Palitha Kohona, chief of the UN Treaty Section, told IPS widespread belief in the intrinsic value of the ICC - in a world traumatized by large scale human rights violations, whether in Yugoslavia, Rwanda or Cambodia - facilitated its early entry into force.

”The international NGO community played a critical role in emphatically conveying this message around the world,” he said.

The New York-based Coalition for the International Criminal Court, a network of more than 1,000 civil society and legal organizations throughout the world, led the NGO campaign.

Despite its early entry into force, more than one-third of the world's population will not have access to the court. China and India, with a combined population of more than two billion, have refused to sign the treaty, saying it is flawed.

Kohona said that in an ideal world it would be highly desirable to have universal participation in a treaty of this nature.

”States have priorities of their own. A treaty of this nature would require extensive reviews and complex legislation prior to its introduction to the domestic legal system,” he said.

Nevertheless, he added, the participation of major states ”will certainly contribute to strengthening the moral force behind the court.”

Non-signatories include North Korea, Libya, Cuba and Iraq -- countries designated as ”terrorist states” by the U.S. State Department.

The United States has signed the treaty but has refused to ratify it. Former U.S. President Bill Clinton signed the treaty Dec. 30, 2000 -- one day before the deadline and two days before George W. Bush took over at the White House.

Senator Jesse Helms, former chairman of the Senate Foreign Relations Committee, described Clinton's action as a blatant attempt ”to tie the hands of his successor.”

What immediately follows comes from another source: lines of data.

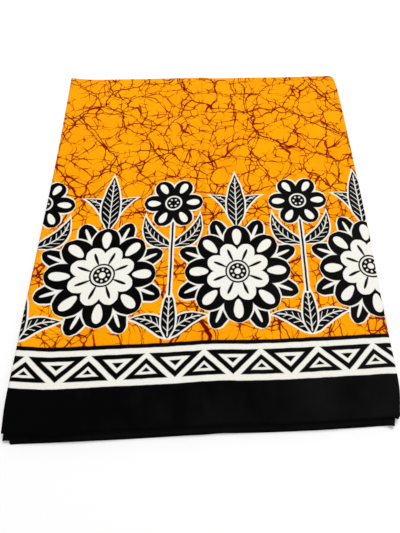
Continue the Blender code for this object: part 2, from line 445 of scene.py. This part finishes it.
def inner_columns(count):
    """Layers D, C and B: on from the face's tuck, round the left fold and back, then round the inner fold."""
    start = face_columns(1)[-1]
    columns = []
    for i in range(count + 1):
        across = 1 - i / count
        cut = start.cut + (FLAT_LENGTH - TUCK) * i / count
        columns.append(Column(across, -TUCK * across, DEPTH_OF_D, cut))
    cut = columns[-1].cut
    for i in range(1, SMALL_TURNS + 1):
        turn = pi * i / SMALL_TURNS
        depth = DEPTH_OF_D - LEFT_FOLD * (1 - cos(turn))
        columns.append(Column(0.0, -LEFT_FOLD * sin(turn), depth, cut + LEFT_FOLD * turn))
    cut = columns[-1].cut
    for i in range(1, count + 1):
        columns.append(Column(i / count, 0.0, DEPTH_OF_C, cut + FLAT_LENGTH * i / count))
    cut = columns[-1].cut
    for i in range(1, SMALL_TURNS + 1):
        turn = pi * i / SMALL_TURNS
        depth = DEPTH_OF_C - INNER_FOLD * (1 - cos(turn))
        columns.append(Column(1.0, INNER_FOLD * sin(turn), depth, cut + INNER_FOLD * turn))
    cut = columns[-1].cut
    for i in range(1, count + 1):
        columns.append(Column(1 - i / count, 0.0, DEPTH_OF_B, cut + FLAT_LENGTH * i / count))
    return columns


def flat_half(width):
    """How much of the cloth's width lies flat on either side of the far fold."""
    return width / 2 - pi * STACK / 4


def upper_rows(count, width):
    """From the selvedge at the near side to the start of the far fold."""
    flat = flat_half(width)
    return [Row(i / count, 0.0, flat * i / count) for i in range(count + 1)]


def far_rows(width):
    """Round the far fold."""
    flat = flat_half(width)
    turns = [pi * i / FAR_TURNS for i in range(1, FAR_TURNS + 1)]
    return [Row(1.0, turn, flat + turn * STACK / 2) for turn in turns]


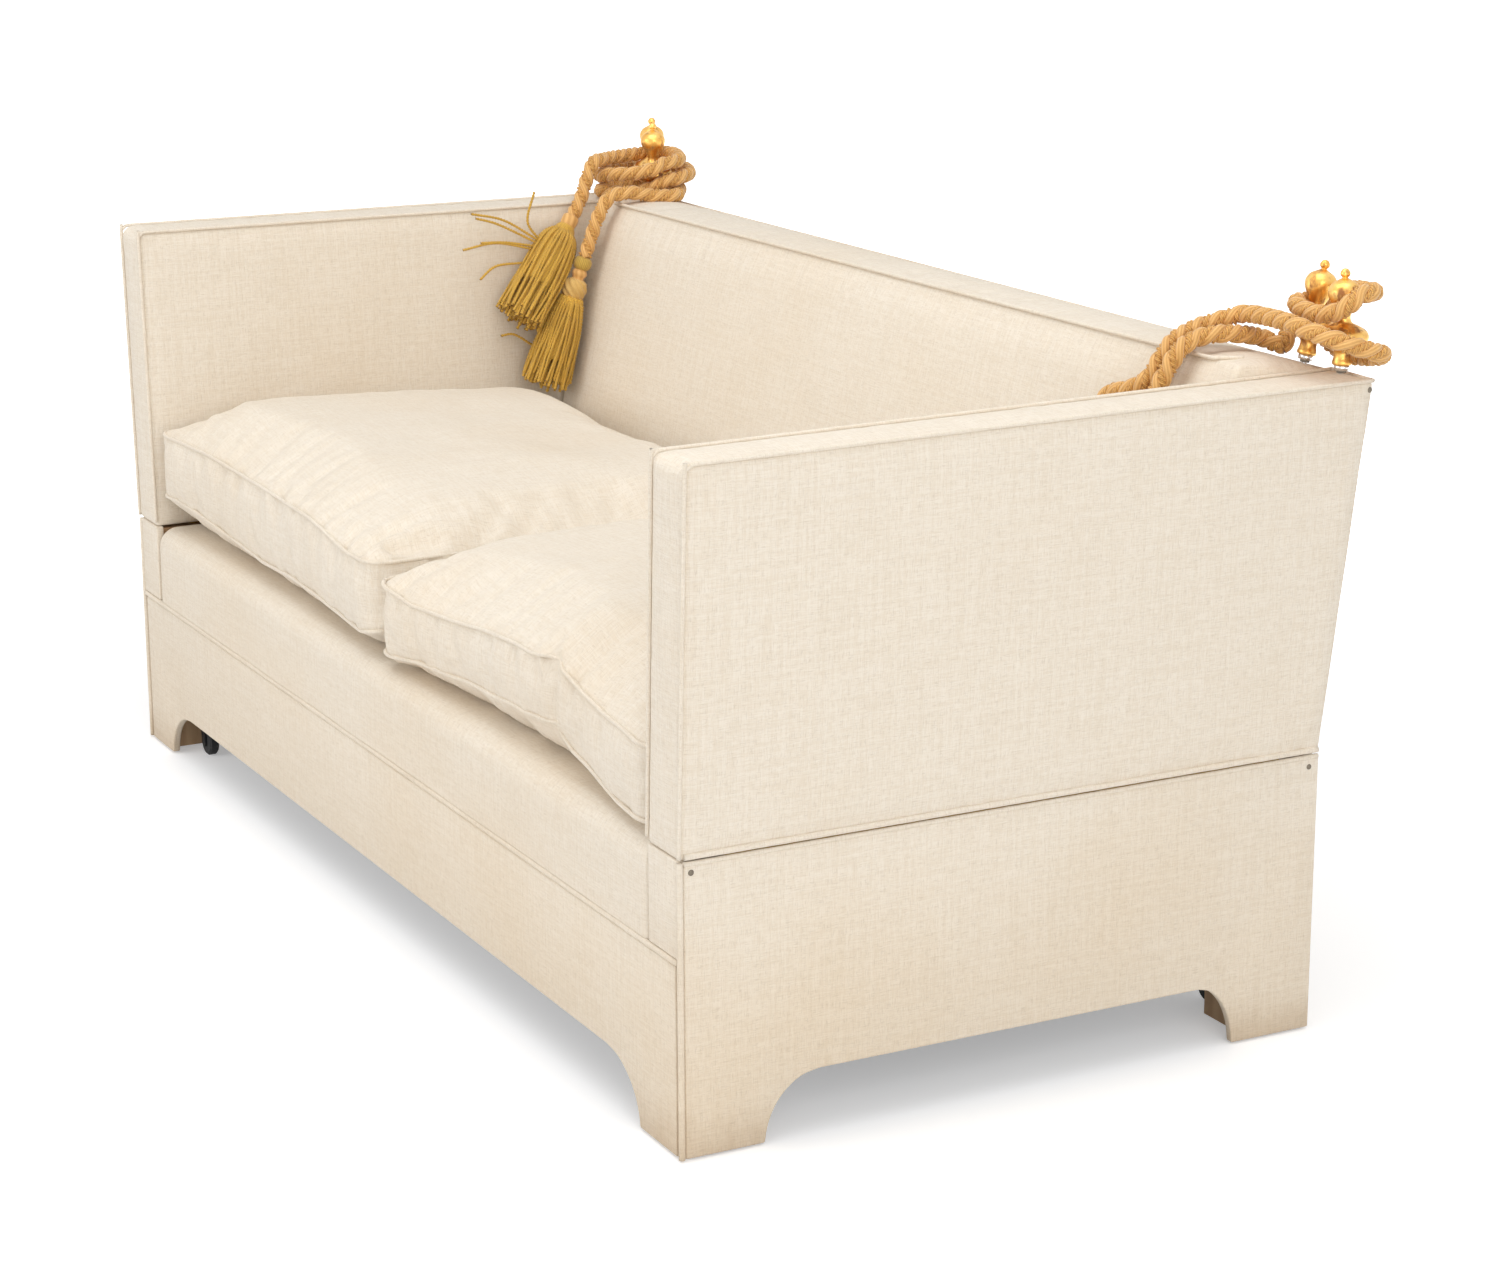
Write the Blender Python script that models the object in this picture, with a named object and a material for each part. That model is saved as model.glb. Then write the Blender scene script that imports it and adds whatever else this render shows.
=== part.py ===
"""Knole sofa: a box base on castors, a fixed back, two arms that let down on long hinges, two loose
cushions, and turned finials tied together at the rear corners with rope and tassels.

Metres, +Z up, the front faces -Y. The origin is on the floor, under the middle of the whole sofa.
"""

import math
from enum import IntEnum

import bmesh
import bpy
import numpy as np
from mathutils import Matrix, Vector

for old in list(bpy.data.objects):
    bpy.data.objects.remove(old, do_unlink=True)


class Axis(IntEnum):
    """Place of each coordinate in a point."""

    X = 0
    Y = 1
    Z = 2


class Side(IntEnum):
    """Which way X grows outwards on each side."""

    LEFT = -1
    RIGHT = 1


X, Y, Z = Axis
LEFT, RIGHT = Side
SIDES = (("left", LEFT), ("right", RIGHT))

# Clearances
GAP = 0.0003  # between pieces that touch
OVERRUN = 0.02  # how far a cutter runs past what it cuts
MERGE = 0.00001
SHARP = 50  # degrees

# Base box
BASE_WIDTH = 1.95
BASE_DEPTH = 0.90
REAR_REACH = 0.090  # how far the finials and rope stand out behind the base
SEAM_HEIGHT = 0.3711  # top of the box, where the arms and the back begin
FOOT_LIFT = 0.003  # the feet hang this far off the floor, and the castors carry the sofa
COVER = 0.012  # linen over its padding and board
BORDER_HEIGHT = 0.246  # the lower piping along the front
FRONT = -(BASE_DEPTH + REAR_REACH) / 2
REAR = FRONT + BASE_DEPTH
HALF = BASE_WIDTH / 2
HINGE_SEAT = SEAM_HEIGHT - 0.0046  # top of the posts and side rails, where the hinges lie

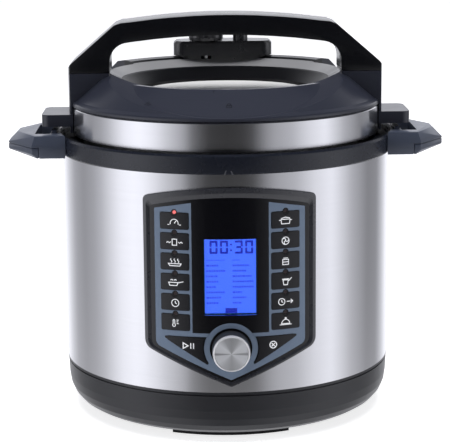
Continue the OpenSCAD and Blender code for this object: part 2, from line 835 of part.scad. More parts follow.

Reflecting the Bush administration's skepticism, Helms said he feared the ICC would subject the U.S. military to future prosecution.

”The court is not directed against citizens of any particular country,'' said Annan. ''The court is directed against criminals, and it will prosecute in situations where the country concerned is either unable or unwilling to prosecute.”

There has been widespread speculation that the Bush administration would withdraw its signature from the treaty.

”The act of unsigning will do more than create a firestorm of controversy with America's closest allies and friends,” said Don Kraus, spokesperson for the non-governmental USAforICC. ”It will also create a precedent that is contrary to U.S. national interest”.

Once the U.S. government withdraws from the treaty, it should get ready for pressure to withdraw from other treaties deemed undesirable by interest groups, Kraus added.

He said some of the treaties that could come under pressure include the UN Convention on the Rights of the Child, the Convention on the Elimination of All Forms of Discrimination Against Women, and the Covenant on Economic, Social and Cultural Rights. All three treaties have been signed but not ratified by the United States.

The ICC will only have jurisdiction over events that occur after its entry into force and would not be able to take up cases stemming from earlier events such as the ongoing Israeli-Palestinian violence, said a spokesperson for the NGO Washington Working Group on ICC.

In addition, the Court will only have jurisdiction if a covered crime is committed by a national of a state that has ratified the ICC treaty, if a crime has been committed on a territory of a member state, or if the UN Security Council refers a specific case.

To qualify for the first category, Israel or an internationally recognized Palestinian state would have to ratify the treaty. Israel has signed but not ratified it.

The ICC will be located in the Hague, Netherlands, also home to the International Court of Justice and the International Criminal Tribunal for the former Yugoslavia.

The proposal for an ICC, initiated by President Arthur Robinson of Trinidad and Tobago, was introduced as a UN General Assembly resolution back in 1989 and has been kicked around the UN system for nearly 13 years.

The Court will consist of 18 judges, as well as prosecutors and investigators. It will not be part of the United Nations and will be funded by states that are parties to the ICC treaty.

In contrast, the two existing war crimes tribunals, on Rwanda and the former Yugoslavia, were created by the UN Security Council and have mandates limited to those two countries.